Anyway, as it stands Putin will lose the war. As usual in life, the problem will be terrible ructions in the rear—specifically, there are already protests against Putin’s unpopular conscription process. These protests—with somewhat over a thousand people arrested across Russia—represent a much wider current of opinion than the actual bodies on the streets (every protester could be said to represent the views of ten other people, every person arrested represents another ten who are very strongly against the war).

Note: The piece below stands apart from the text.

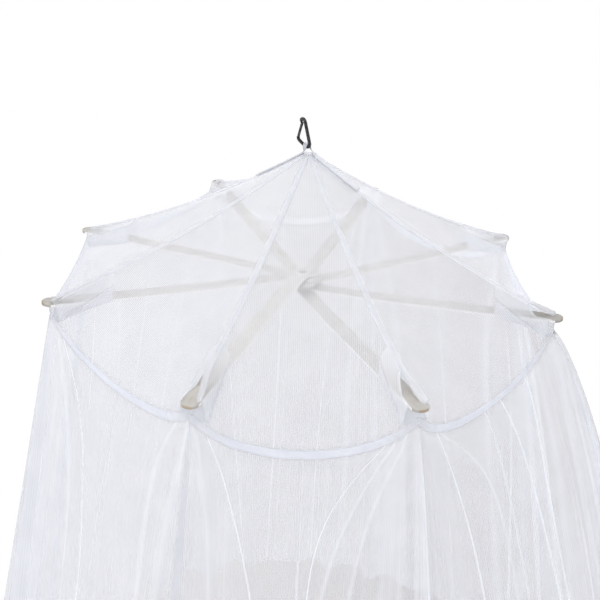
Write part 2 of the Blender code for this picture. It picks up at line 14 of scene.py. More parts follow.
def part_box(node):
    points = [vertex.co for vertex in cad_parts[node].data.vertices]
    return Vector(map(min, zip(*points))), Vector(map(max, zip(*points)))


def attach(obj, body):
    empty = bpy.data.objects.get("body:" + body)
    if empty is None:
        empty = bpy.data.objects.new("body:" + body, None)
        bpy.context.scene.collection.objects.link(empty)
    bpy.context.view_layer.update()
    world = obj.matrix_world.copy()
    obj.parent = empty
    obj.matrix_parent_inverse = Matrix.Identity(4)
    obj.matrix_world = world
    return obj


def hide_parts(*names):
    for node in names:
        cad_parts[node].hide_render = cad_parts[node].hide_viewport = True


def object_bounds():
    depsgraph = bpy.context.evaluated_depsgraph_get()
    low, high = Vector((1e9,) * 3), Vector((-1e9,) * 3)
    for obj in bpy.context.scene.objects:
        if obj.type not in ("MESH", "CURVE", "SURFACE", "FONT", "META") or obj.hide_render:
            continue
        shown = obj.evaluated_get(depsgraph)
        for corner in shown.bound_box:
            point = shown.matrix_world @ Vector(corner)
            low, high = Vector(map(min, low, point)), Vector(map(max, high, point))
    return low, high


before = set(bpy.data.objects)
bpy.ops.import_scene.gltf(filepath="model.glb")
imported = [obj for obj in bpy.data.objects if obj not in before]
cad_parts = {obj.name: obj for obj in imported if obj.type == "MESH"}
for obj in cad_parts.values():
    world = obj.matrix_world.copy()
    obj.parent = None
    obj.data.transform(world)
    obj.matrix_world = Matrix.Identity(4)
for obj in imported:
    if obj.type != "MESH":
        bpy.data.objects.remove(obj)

The protesters are mostly young urban professionals; in other words, they represent the middle class—the same influential people who will have been financially and socially (holidays) squeezed by sanctions and also look to the West as sophisticated and high status (and will be revolted by Putin’s alliance with Iran, a country where women are clubbed to death for not wearing the veil). It is from this nucleus that Putin could be toppled from within—as the CIA will encourage. At the moment, the possibility is a little dark cloud on the horizon—as the casualties stack up, it will become thunderous (disaffected Russian elites will be tempted to use this nucleus to topple Putin).


The Ukraine has better morale than Russia, unlimited financial support from the West, and better technology: Russia cannot hurt America, America can hurt Russia through support to the Ukraine—ergo, Russia will lose. However, the West has made a mistake: they have announced that if Putin uses nuclear weapons in the Ukraine, they will only respond conventionally. Hence Putin should nuke Kiev; to destroy or capture an opponent’s capital is considered a victory condition in war—the Russians have sufficient military intelligence to know when Zelensky is in the capital and the Ukraine is unlikely to have any continuity of government arrangements. Nuke Kiev and the government will collapse—along with all organised resistance. The West has already stated—and governments are consistent with such statements—that they will only offer a conventional retaliation for a tactical strike. This is an acceptable trade off (if they even risk it at all)—Russia could absorb the US cruise missile strikes in exchange for the Ukraine.


Wouldn’t it make Putin look like a monster? Look, he’s already a monster. You’ve seen the pictures of a girl with her legs blown off, just because she was queuing at a station—you might as well be hung for a sheep as a lamb. What about the morality? If the war continues for, say, another two years many more people will die—possibly 100,000s—than would be killed in a tactical nuclear strike on Kiev. Conclusion: Putin should drop a tactical nuke on Kiev before he suffers a coup at home. This gambit is the only option for victory—short of serendipity; and it has been made possible because the West has foolishly announced its retaliation level for a nuclear strike on the Ukraine; if they had kept it ambiguous, kept a nuclear response on the table, this would not be an option. Unfortunately, the truth is Putin is not “Vlad the Impaler”—he is too nice to drop the bomb.